Provided material:
Begin

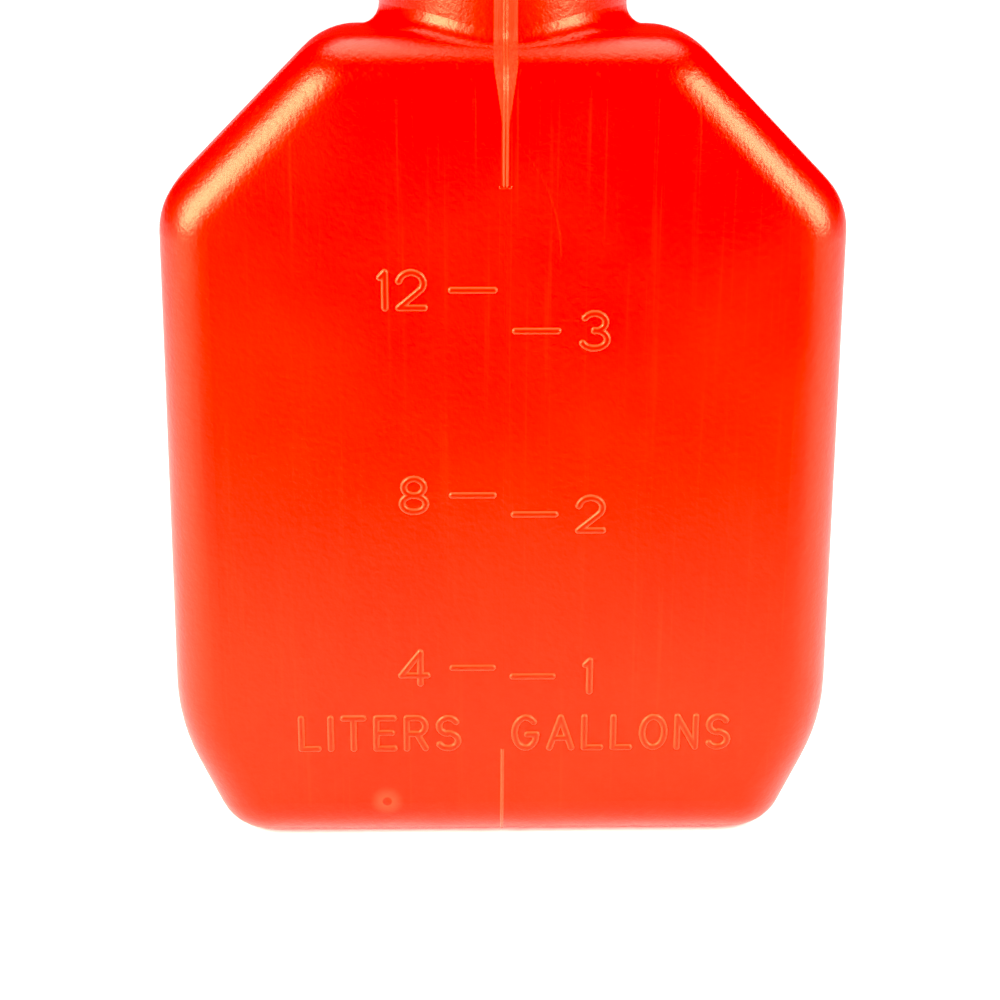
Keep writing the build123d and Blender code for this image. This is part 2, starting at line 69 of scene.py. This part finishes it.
# ---- volume scale, moulded on the front: heights above the floor in millimetres ----
STROKE = 2.3
STROKE_RISE = 0.85
LETTER_HEIGHT = 14.4
LETTER_SPACING = 2.3
DASH_LENGTH = 16.2
DASH_INSET = 1.0
LITRE_MARKS = {"12": 210.5, "8": 137.7, "4": 72.2}
GALLON_MARKS = {"3": 196.4, "2": 130.6, "1": 68.7}
DASH_GAP = 2.6
NUMERAL_GAP = 6.9
GALLON_MIDDLE = 30.2
WORD_Z = 39.1
WORDS = [("word_litres", "LITERS", -73.4, 58.6), ("word_gallons", "GALLONS", 3.2, 79.2)]
GRID = 0.18

# ---- seam down the middle of the front, in millimetres ----
SEAM_FOOT_Z, SEAM_HEAD_Z = 245.0, 338.0
SCAR_WIDTH = 8.0
SCAR_FOOT_Z = 258.0
WELD_HEAD_Z = 40.0

# small faults on the front: x, z, radius in millimetres, and how much the skin around is scuffed
BLEMISHES = [(-41.8, 18.5, 1.8, 0.30), (78.5, 263.0, 1.1, 0.03)]


# ---- materials ----
class Nodes:
    """A material's node tree, with short calls for adding and joining nodes."""

    def __init__(self, name):
        self.material = bpy.data.materials.new(name)
        self.material.use_nodes = True
        self.tree = self.material.node_tree
        self.shader = self.tree.nodes["Principled BSDF"]
        self.place = self.add("ShaderNodeTexCoord").outputs["Object"]

    def add(self, kind, inputs=None, **settings):
        node = self.tree.nodes.new(kind)
        for key, value in settings.items():
            setattr(node, key, value)
        for key, value in (inputs or {}).items():
            if isinstance(value, bpy.types.NodeSocket):
                self.tree.links.new(value, node.inputs[key])
            else:
                node.inputs[key].default_value = value
        return node

    def stretched(self, scale):
        """Object coordinates scaled along each axis."""
        return self.add("ShaderNodeMapping", {"Vector": self.place, "Scale": scale}).outputs["Vector"]

    def noise(self, scale, detail=2.0, rough=0.5, place=None):
        inputs = {"Vector": place or self.place, "Scale": scale, "Detail": detail, "Roughness": rough}
        return self.add("ShaderNodeTexNoise", inputs).outputs["Fac"]

    def ramp(self, value, low, high, to_low=0.0, to_high=1.0):
        inputs = {"Value": value, "From Min": low, "From Max": high, "To Min": to_low, "To Max": to_high}
        return self.add("ShaderNodeMapRange", inputs).outputs["Result"]

    def maths(self, operation, a, b=0.0):
        return self.add("ShaderNodeMath", {0: a, 1: b}, operation=operation).outputs["Value"]

    def mix(self, factor, a, b):
        node = self.add("ShaderNodeMix", data_type="RGBA")
        for index, value in ((0, factor), (6, a), (7, b)):
            if isinstance(value, bpy.types.NodeSocket):
                self.tree.links.new(value, node.inputs[index])
            else:
                node.inputs[index].default_value = value
        return node.outputs[2]

    def bump(self, height, distance, strength=1.0, under=None):
        inputs = {"Height": height, "Distance": distance, "Strength": strength}
        if under:
            inputs["Normal"] = under
        return self.add("ShaderNodeBump", inputs).outputs["Normal"]

    def set(self, **inputs):
        for key, value in inputs.items():
            socket = self.shader.inputs[key.replace("_", " ")]
            if isinstance(value, bpy.types.NodeSocket):
                self.tree.links.new(value, socket)
            else:
                socket.default_value = value
        return self.material


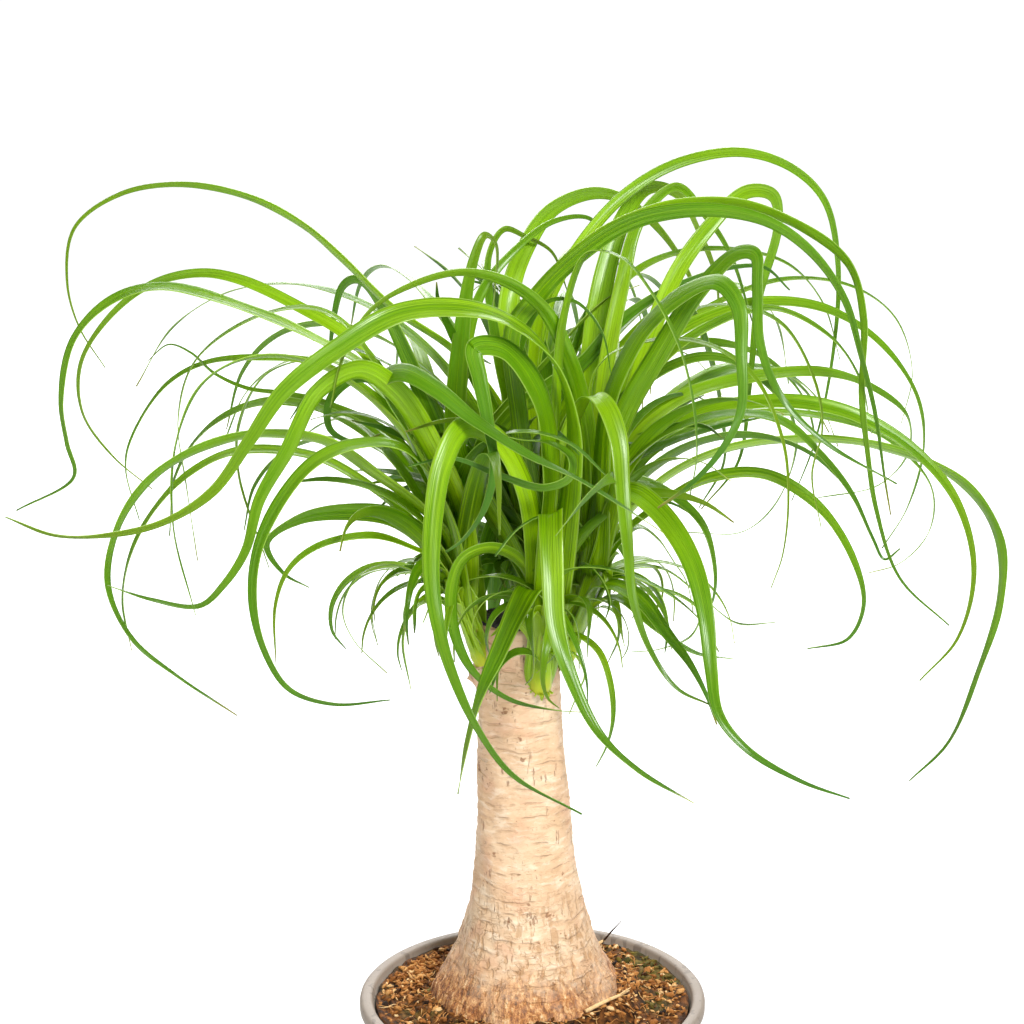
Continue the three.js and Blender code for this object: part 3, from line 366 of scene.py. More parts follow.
# Leaves without a solid of their own: wide ones that fill the crown low behind the cane, whose low tones
# are painted shade deep in the crown, a small curl in front of it, and leaves that cross the left shoot at a
# slant.
EXTRA_LEAVES = {
    "back": [
        # Painted shade: these wide leaves get low tones to darken the shaded inside of the crown.
        leaf(24, (110, 150), 0, [-5, 44, 512], [-14, 42, 528], [-23, 38, 522], [-31, 34, 500], [-37, 33, 470],
            [-42, 35, 430], tone=-0.1),
        leaf(24, (150, 150), 0, [-5, 44, 508], [-12, 43, 522], [-19, 42, 516], [-24, 42, 494], [-27, 44, 464],
            [-29, 48, 424], tone=0.05),
        leaf(22, (150, 140), 0, [-3, 44, 505], [-8, 46, 514], [-12, 46, 506], [-15, 46, 484], [-16, 48, 456],
            [-17, 52, 426], tone=0.1),
        leaf(16, (130, 110), 0, [-8, 46, 510], [-22, 48, 535], [-38, 46, 552], [-58, 42, 556], [-80, 38, 540],
            tone=0.05),
    ],
    "front": [
        leaf(10, (-30, -60), 0, [4, -56, 455], [-3, -62, 464], [-13, -68, 466], [-22, -73, 459],
            [-29, -77, 441], tone=0.2),
    ],
    "left": [
        leaf(16, (80, 60), 0, [-44, 0, 537], [-33, 15, 578], [-14, 25, 605], [10, 32, 621], [33, 38, 636],
            [55, 44, 660], [79, 50, 677], [106, 58, 688], [132, 66, 695],
            [157, 72, 694], [175, 78, 677], tone=0.05),
        leaf(11, (80, 100), 0, [-47, 5, 549], [-36, 18, 587], [-19, 30, 609], [-2, 38, 625], [18, 46, 646],
            [35, 54, 663], [53, 60, 677], [72, 66, 683], tone=0.55),
        leaf(12, (60, 90), 0, [-59, -24, 558], [-67, -28, 593], [-78, -30, 621], [-91, -32, 638],
            [-109, -34, 650], [-126, -36, 649], [-144, -38, 638],
            [-159, -40, 617], tone=0.2),
        leaf(7, -50, 0, [-69, -20, 577], [-101, -20, 645], [-127, -15, 678], [-150, -10, 685],
            [-190, 0, 673], [-225, 6, 644], [-237, 8, 605], [-233, 10, 557], [-227, 10, 505], tone=0.4),
        leaf(8, -50, 0, [-63, 10, 562], [-96, 20, 608], [-143, 25, 638], [-183, 32, 641],
            [-221, 38, 636], [-249, 42, 619], [-274, 45, 580], [-278, 46, 559], [-270, 48, 522], tone=0.5),
    ],
}
# Smaller leaves that fill each crown, such as uprights in its middle and curls round its foot:
# how many, the span of their headings, lengths, widest width, first climb, last slope and tone.
THICKETS = {
    "front": [
        (3, (-230, 50), (120, 200), 14, 78, -50, 0.3), (8, (-200, 20), (70, 140), 11, 50, -130, 0.45),
    ],
    "right": [
        (9, (-120, 110), (140, 270), 16, 82, -40, 0.4), (8, (-150, 90), (60, 140), 11, 45, -135, 0.45),
    ],
    "left": [
        (9, (60, 290), (140, 270), 16, 82, -40, 0.4), (11, (60, 310), (60, 150), 11, 45, -135, 0.45),
    ],
    "back": [
        (20, (-180, 180), (130, 270), 17, 80, 5, 0.12), (8, (-20, 200), (60, 140), 10, 45, -130, 0.4),
        # Painted shade: the low tones of these two thickets darken the shaded inside of the crown.
        (14, (140, 250), (100, 175), 18, 72, 0, -0.1), (9, (150, 250), (60, 110), 13, 34, -45, 0.05),
    ],
}


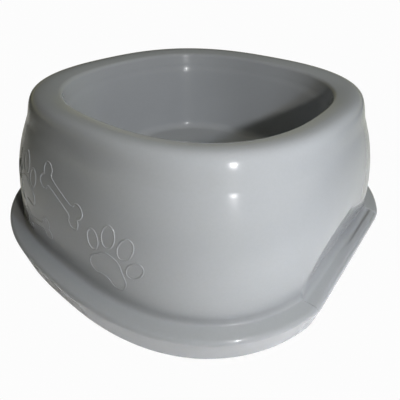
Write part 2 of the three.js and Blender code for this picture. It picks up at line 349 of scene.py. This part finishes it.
# ---------------------------------------------------------------- raised outlines on the front
def catmull(points, closed, step):
    p = np.array(points, float)
    n = len(p)
    out = []
    spans = n if closed else n - 1
    for i in range(spans):
        if closed:
            a, b, c, d = p[(i - 1) % n], p[i], p[(i + 1) % n], p[(i + 2) % n]
        else:
            a, b, c, d = p[max(i - 1, 0)], p[i], p[i + 1], p[min(i + 2, n - 1)]
        m = max(2, int(np.linalg.norm(c - b) / step))
        for j in range(m):
            t = j / m
            out.append(0.5 * ((2 * b) + (c - a) * t + (2 * a - 5 * b + 4 * c - d) * t * t
                              + (3 * b - a - 3 * c + d) * t ** 3))
    if not closed:
        out.append(p[-1])
    return np.array(out)


def turned(points, degrees, size, at):
    r = math.radians(degrees)
    m = np.array([[math.cos(r), -math.sin(r)], [math.sin(r), math.cos(r)]])
    return (np.array(points, float) * size) @ m.T + np.array(at)


def oval(cx, cy, rx, ry, tilt, n=12):
    t = np.arange(n) * 2 * math.pi / n
    pts = np.stack([rx * np.cos(t), ry * np.sin(t)], 1)
    r = math.radians(tilt)
    m = np.array([[math.cos(r), -math.sin(r)], [math.sin(r), math.cos(r)]])
    return pts @ m.T + np.array([cx, cy])


PAW_PAD = [(0, 0.9), (3.6, 0.2), (6.6, -3.2), (9.2, -6.6), (8.8, -10.6), (5.2, -12.2), (2.2, -10.9), (0, -10.5),
           (-2.2, -10.9), (-5.2, -12.2), (-8.8, -10.6), (-9.2, -6.6), (-6.6, -3.2), (-3.6, 0.2)]
PAW_TOES = [oval(-10.6, 1.6, 2.9, 4.4, 24), oval(-4.2, 7.6, 3.1, 4.9, 8),
            oval(4.2, 7.6, 3.1, 4.9, -8), oval(10.6, 1.6, 2.9, 4.4, -24)]
BONE = [(-9, 2.6), (0, 2.2), (9, 2.6), (10.4, 5.6), (13.6, 6.9), (16.6, 5.0), (16.4, 1.8), (15.0, 0), (16.4, -1.8),
        (16.6, -5.0), (13.6, -6.9), (10.4, -5.6), (9, -2.6), (0, -2.2), (-9, -2.6), (-10.4, -5.6), (-13.6, -6.9),
        (-16.6, -5.0), (-16.4, -1.8), (-15.0, 0), (-16.4, 1.8), (-16.6, 5.0), (-13.6, 6.9), (-10.4, 5.6)]


def motif_paths():
    """(points, closed) in mm on the front: x across, z up. Paw prints and bones, as outlines."""
    out = []
    for at, tilt, size in [((-37.0, 48.5), 12, 1.02), ((29.0, 38.0), -16, 1.06)]:
        out.append((turned(PAW_PAD, tilt, size, at), True))
        out += [(turned(t, tilt, size, at), True) for t in PAW_TOES]
    for at, tilt, size in [((-3.5, 53.0), -24, 0.92), ((-26.0, 29.0), 12, 0.80)]:
        out.append((turned(BONE, tilt, size, at), True))
    return out


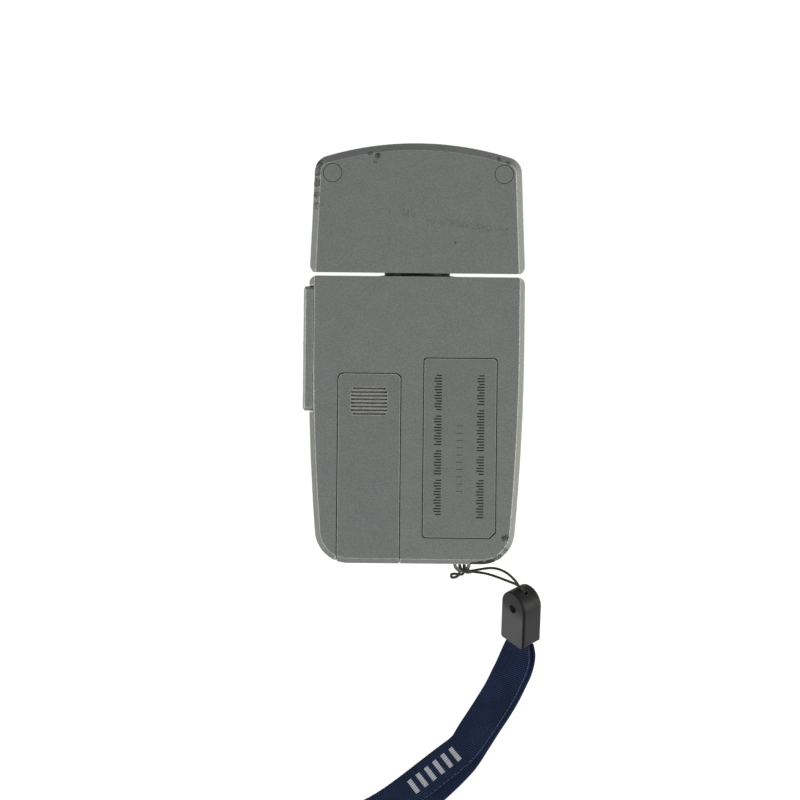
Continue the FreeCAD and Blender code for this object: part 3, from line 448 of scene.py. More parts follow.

End

Problem statement: Make a copy of each line that contains the string "three".

Output:
Continue the three.js and Blender code for this object: part 3, from line 366 of scene.py. More parts follow.
Write part 2 of the three.js and Blender code for this picture. It picks up at line 349 of scene.py. This part finishes it.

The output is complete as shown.